PROBLEM TO SOLVE: Extract exactly the run of lines starting at the line that holds "cap_solid = cap.part.solid()" and ending at the line that holds "from types import SimpleNamespace", both included.

[BEGIN INFORMATION PROVIDED]

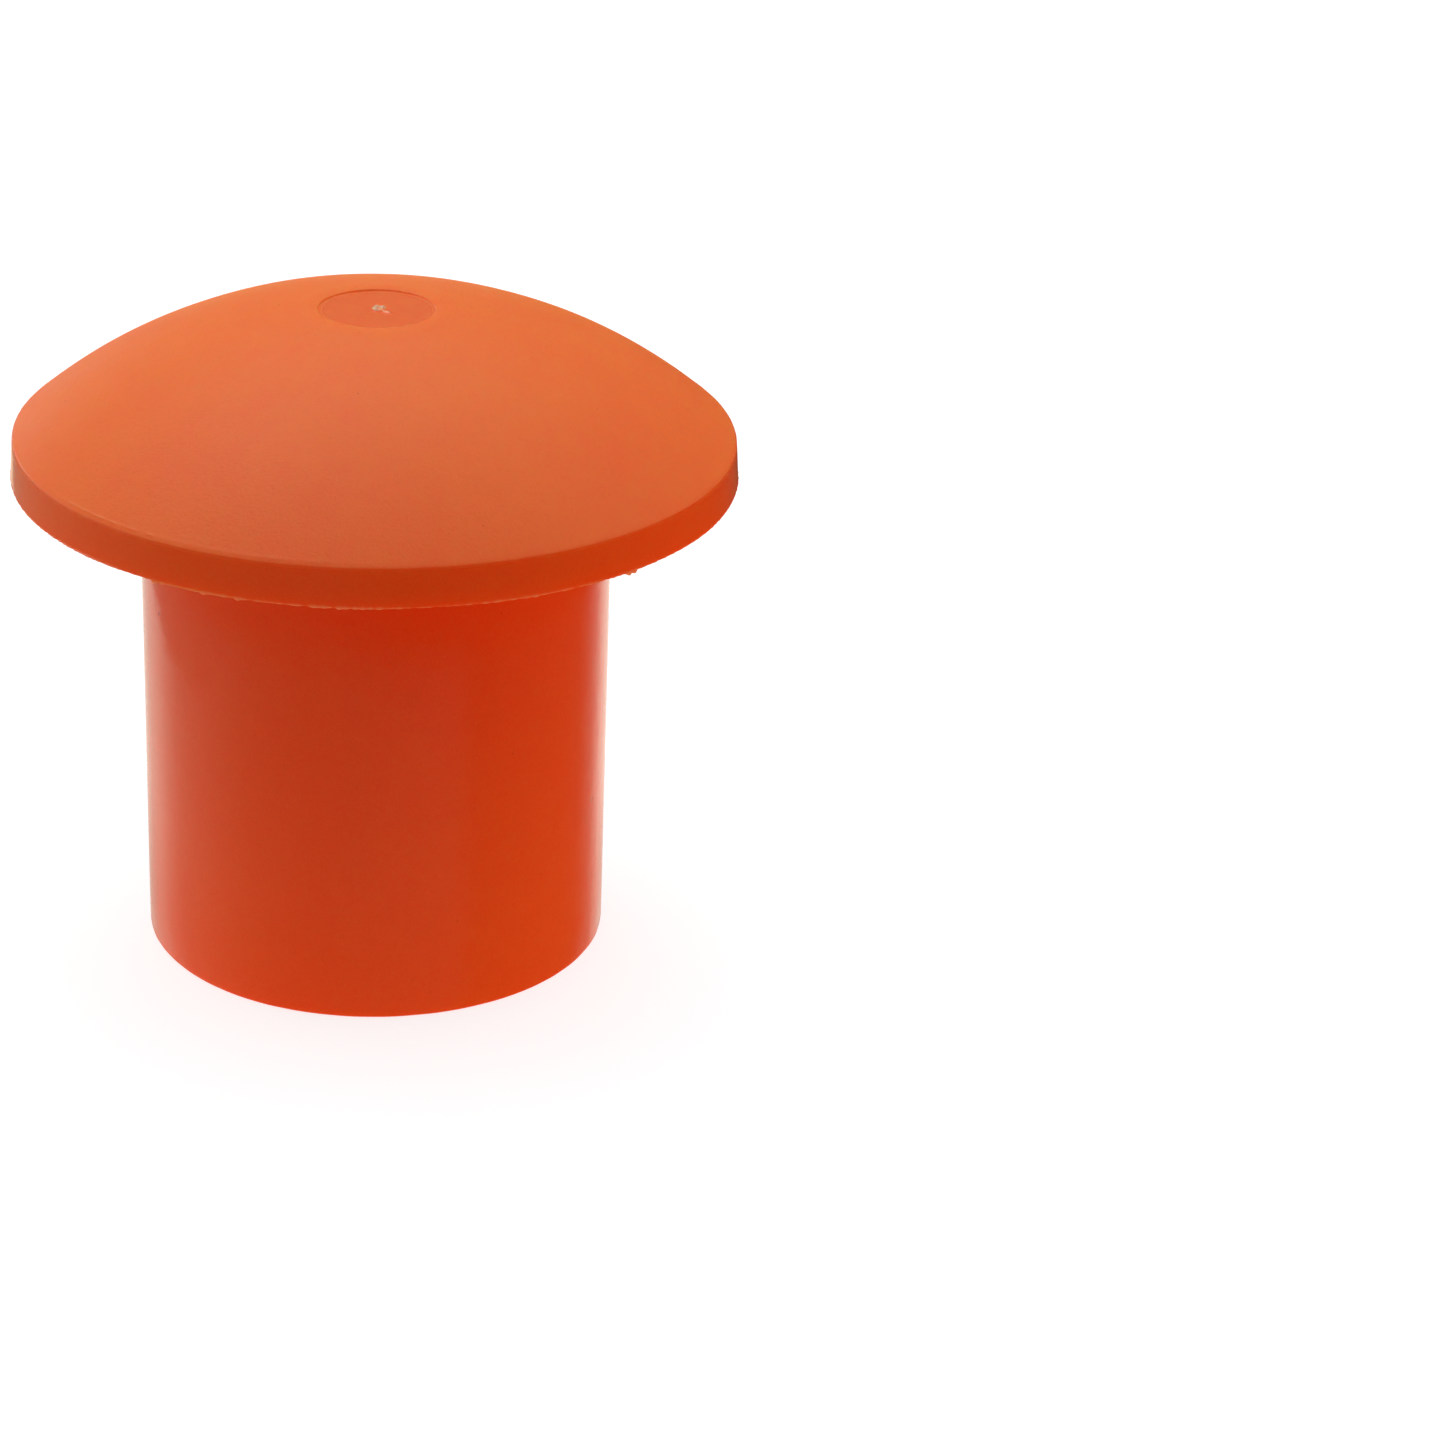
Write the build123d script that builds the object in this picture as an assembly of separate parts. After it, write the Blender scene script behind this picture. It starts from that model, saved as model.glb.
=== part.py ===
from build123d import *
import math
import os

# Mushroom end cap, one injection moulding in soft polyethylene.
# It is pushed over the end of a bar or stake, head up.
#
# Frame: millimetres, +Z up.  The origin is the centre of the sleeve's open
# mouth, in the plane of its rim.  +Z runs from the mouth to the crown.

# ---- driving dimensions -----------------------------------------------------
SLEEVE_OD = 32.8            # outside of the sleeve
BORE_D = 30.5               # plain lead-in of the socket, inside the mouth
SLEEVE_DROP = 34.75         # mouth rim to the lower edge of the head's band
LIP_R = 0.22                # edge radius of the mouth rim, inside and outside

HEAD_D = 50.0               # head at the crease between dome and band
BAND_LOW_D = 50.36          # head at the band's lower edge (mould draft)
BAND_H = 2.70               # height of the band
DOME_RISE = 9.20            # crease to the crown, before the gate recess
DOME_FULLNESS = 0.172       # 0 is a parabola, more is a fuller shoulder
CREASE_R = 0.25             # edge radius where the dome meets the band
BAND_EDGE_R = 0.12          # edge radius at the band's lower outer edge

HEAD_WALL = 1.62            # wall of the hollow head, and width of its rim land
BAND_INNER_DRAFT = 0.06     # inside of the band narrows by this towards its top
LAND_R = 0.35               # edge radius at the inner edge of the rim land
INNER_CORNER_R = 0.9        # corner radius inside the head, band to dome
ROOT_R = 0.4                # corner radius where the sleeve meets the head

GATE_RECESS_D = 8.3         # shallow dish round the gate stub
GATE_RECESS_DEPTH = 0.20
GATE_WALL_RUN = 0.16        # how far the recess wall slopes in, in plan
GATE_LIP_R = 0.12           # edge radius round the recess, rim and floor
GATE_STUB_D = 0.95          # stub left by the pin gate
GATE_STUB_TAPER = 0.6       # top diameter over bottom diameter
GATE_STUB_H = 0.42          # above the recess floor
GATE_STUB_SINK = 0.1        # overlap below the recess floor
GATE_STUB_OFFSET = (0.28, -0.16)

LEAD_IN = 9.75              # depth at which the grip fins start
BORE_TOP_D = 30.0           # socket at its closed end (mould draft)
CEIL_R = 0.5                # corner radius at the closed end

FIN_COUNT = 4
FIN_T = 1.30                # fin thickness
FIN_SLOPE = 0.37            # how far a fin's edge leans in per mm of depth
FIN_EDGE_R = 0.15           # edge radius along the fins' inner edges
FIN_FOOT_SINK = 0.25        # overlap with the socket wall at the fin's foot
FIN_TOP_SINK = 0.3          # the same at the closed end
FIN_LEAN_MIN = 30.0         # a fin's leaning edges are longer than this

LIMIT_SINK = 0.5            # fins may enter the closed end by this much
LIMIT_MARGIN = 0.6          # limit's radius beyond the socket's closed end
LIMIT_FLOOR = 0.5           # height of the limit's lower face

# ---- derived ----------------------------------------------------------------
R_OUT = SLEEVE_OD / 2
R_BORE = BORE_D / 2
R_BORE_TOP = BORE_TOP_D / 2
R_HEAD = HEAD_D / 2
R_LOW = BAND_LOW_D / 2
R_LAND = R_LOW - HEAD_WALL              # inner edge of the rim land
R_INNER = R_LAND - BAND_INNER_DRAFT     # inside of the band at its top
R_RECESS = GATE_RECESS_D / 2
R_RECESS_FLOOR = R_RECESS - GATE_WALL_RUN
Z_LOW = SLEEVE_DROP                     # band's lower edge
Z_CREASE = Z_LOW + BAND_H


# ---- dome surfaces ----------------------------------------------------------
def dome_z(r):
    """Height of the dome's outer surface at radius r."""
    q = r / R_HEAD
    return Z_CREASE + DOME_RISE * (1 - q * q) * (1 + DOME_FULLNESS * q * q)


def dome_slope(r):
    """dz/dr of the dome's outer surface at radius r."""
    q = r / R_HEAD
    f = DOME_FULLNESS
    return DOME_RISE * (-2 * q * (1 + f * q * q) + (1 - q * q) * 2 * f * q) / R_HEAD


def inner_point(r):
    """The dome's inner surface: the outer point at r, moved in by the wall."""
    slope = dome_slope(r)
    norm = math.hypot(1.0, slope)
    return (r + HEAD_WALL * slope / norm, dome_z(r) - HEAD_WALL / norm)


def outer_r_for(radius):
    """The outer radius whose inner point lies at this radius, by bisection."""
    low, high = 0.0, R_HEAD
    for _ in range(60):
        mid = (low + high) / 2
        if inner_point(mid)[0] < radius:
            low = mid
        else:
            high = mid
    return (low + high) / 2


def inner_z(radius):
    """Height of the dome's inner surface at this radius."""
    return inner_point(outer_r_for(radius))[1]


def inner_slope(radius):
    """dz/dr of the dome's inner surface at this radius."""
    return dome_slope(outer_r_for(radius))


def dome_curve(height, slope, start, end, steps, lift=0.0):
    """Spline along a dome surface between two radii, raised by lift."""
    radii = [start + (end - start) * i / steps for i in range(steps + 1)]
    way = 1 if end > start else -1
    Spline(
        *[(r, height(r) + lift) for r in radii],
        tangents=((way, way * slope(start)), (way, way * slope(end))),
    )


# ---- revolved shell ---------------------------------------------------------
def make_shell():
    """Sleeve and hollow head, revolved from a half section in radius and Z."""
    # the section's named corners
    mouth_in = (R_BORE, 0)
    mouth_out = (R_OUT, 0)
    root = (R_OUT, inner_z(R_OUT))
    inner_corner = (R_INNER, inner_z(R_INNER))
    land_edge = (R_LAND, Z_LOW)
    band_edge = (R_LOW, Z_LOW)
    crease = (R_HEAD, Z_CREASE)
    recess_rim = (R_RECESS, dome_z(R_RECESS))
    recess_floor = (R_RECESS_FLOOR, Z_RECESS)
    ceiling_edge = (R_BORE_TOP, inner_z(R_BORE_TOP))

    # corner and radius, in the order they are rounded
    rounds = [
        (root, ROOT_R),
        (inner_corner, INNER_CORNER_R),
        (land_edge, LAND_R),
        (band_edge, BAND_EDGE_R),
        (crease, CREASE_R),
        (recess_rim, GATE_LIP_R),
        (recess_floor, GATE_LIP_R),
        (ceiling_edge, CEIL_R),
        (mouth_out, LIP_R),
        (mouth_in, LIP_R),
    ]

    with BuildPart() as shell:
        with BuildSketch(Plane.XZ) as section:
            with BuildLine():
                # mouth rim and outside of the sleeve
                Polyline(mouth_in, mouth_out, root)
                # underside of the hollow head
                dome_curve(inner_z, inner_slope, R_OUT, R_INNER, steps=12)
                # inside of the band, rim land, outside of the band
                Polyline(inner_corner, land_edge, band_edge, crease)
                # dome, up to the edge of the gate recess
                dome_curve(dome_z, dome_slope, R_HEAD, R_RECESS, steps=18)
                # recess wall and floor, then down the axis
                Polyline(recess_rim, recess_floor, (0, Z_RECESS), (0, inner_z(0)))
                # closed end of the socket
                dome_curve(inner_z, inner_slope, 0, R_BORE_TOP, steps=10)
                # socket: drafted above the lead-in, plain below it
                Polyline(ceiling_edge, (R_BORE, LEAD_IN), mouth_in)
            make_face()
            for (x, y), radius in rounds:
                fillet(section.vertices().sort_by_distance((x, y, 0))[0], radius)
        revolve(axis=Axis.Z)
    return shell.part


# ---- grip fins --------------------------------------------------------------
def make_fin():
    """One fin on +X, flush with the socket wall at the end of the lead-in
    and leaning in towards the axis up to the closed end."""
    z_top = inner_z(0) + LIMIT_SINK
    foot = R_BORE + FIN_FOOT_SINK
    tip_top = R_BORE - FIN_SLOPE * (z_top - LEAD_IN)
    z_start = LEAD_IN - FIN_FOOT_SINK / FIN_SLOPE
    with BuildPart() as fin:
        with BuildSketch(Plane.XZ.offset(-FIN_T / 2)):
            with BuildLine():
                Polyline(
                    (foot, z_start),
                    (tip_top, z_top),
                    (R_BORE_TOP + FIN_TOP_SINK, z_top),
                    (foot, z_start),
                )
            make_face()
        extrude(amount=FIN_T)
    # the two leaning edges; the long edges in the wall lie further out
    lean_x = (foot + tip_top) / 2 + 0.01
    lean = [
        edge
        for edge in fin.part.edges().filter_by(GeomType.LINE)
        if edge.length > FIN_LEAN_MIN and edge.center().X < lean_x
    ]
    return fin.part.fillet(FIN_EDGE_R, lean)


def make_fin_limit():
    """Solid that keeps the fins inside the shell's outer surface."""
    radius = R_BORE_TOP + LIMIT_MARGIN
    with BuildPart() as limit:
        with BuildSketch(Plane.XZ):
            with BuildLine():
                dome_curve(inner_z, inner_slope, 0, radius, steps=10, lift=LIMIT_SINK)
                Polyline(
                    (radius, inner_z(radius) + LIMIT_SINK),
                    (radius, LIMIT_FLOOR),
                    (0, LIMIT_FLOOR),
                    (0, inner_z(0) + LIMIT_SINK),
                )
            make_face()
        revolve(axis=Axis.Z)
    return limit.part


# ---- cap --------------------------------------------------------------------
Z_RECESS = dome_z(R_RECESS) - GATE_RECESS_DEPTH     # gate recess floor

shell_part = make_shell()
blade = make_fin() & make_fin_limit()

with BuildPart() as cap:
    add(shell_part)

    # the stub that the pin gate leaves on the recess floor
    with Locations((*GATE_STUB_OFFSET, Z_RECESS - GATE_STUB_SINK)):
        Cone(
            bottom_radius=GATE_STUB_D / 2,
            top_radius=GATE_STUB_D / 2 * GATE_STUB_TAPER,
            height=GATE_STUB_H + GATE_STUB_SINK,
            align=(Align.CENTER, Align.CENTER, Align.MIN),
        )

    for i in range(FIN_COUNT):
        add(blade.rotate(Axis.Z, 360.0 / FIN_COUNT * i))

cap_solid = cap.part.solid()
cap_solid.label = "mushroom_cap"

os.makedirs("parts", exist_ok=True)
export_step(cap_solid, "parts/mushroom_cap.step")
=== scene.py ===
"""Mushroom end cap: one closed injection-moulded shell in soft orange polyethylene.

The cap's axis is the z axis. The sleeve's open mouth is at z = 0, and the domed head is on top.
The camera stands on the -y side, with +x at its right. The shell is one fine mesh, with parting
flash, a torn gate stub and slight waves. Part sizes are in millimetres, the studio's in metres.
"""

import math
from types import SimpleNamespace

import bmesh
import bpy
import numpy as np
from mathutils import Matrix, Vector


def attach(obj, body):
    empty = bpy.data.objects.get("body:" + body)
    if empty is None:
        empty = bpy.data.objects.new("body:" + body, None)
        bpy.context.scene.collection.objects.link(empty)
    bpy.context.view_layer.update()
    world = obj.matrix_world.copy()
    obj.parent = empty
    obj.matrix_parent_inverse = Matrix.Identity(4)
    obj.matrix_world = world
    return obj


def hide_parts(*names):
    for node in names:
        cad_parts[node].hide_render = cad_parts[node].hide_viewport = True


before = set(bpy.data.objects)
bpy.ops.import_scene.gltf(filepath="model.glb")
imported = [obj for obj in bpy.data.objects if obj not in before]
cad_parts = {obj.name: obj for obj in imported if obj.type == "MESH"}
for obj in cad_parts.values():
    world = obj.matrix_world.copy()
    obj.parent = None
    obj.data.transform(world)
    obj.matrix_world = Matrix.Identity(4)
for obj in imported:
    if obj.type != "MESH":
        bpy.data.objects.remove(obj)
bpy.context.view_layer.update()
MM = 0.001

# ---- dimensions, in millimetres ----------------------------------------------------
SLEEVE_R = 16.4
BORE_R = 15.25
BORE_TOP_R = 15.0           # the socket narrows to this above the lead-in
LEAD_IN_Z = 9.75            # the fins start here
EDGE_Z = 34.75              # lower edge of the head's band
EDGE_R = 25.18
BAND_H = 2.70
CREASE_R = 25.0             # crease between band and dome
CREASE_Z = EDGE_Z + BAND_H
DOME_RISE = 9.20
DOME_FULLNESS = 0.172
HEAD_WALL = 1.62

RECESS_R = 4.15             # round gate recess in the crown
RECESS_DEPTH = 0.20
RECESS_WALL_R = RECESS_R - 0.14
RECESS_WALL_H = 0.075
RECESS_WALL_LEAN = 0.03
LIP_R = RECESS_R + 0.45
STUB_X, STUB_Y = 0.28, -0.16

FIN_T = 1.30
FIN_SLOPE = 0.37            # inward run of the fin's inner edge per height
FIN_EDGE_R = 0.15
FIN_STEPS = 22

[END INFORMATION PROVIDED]

FINISHED ANSWER:
cap_solid = cap.part.solid()
cap_solid.label = "mushroom_cap"

os.makedirs("parts", exist_ok=True)
export_step(cap_solid, "parts/mushroom_cap.step")
=== scene.py ===
"""Mushroom end cap: one closed injection-moulded shell in soft orange polyethylene.

The cap's axis is the z axis. The sleeve's open mouth is at z = 0, and the domed head is on top.
The camera stands on the -y side, with +x at its right. The shell is one fine mesh, with parting
flash, a torn gate stub and slight waves. Part sizes are in millimetres, the studio's in metres.
"""

import math
from types import SimpleNamespace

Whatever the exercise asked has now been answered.